- Rows
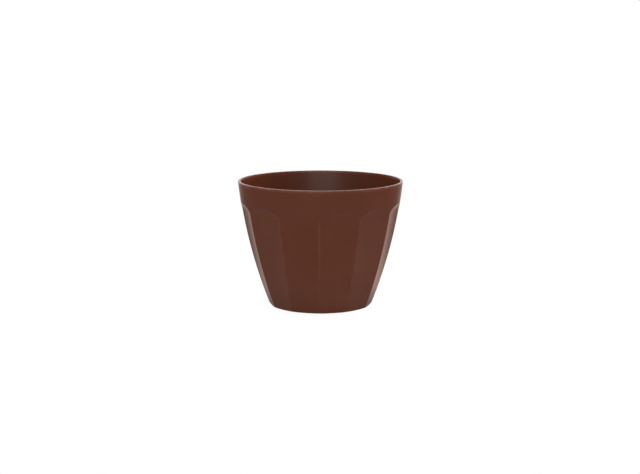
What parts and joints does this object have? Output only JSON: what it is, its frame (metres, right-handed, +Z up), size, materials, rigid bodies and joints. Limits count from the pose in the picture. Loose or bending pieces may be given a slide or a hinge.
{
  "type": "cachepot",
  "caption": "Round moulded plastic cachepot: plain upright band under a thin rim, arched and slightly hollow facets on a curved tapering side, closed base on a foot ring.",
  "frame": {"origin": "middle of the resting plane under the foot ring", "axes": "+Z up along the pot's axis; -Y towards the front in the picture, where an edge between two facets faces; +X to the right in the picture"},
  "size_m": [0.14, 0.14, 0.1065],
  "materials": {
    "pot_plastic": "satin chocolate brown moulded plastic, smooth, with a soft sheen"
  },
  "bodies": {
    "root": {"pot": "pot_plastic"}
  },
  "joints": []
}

--

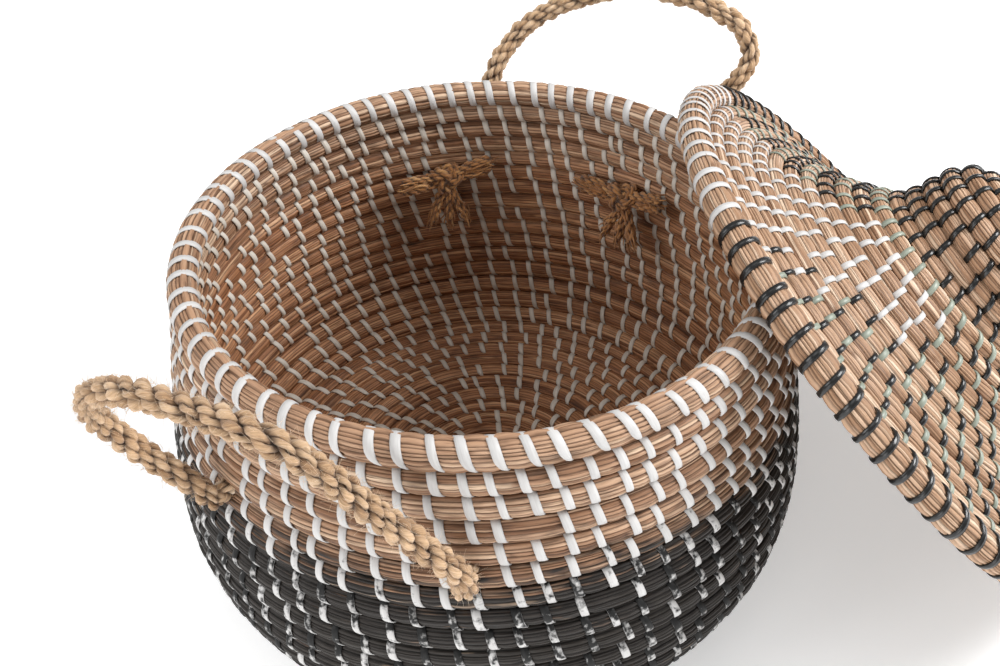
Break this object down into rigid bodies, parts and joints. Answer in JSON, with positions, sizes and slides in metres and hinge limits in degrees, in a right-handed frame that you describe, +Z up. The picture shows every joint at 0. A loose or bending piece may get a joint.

- Task description
Take every line containing the word "with" and copy it.

- Solution for this exercise
    "pot_plastic": "satin chocolate brown moulded plastic, smooth, with a soft sheen"
Break this object down into rigid bodies, parts and joints. Answer in JSON, with positions, sizes and slides in metres and hinge limits in degrees, in a right-handed frame that you describe, +Z up. The picture shows every joint at 0. A loose or bending piece may get a joint.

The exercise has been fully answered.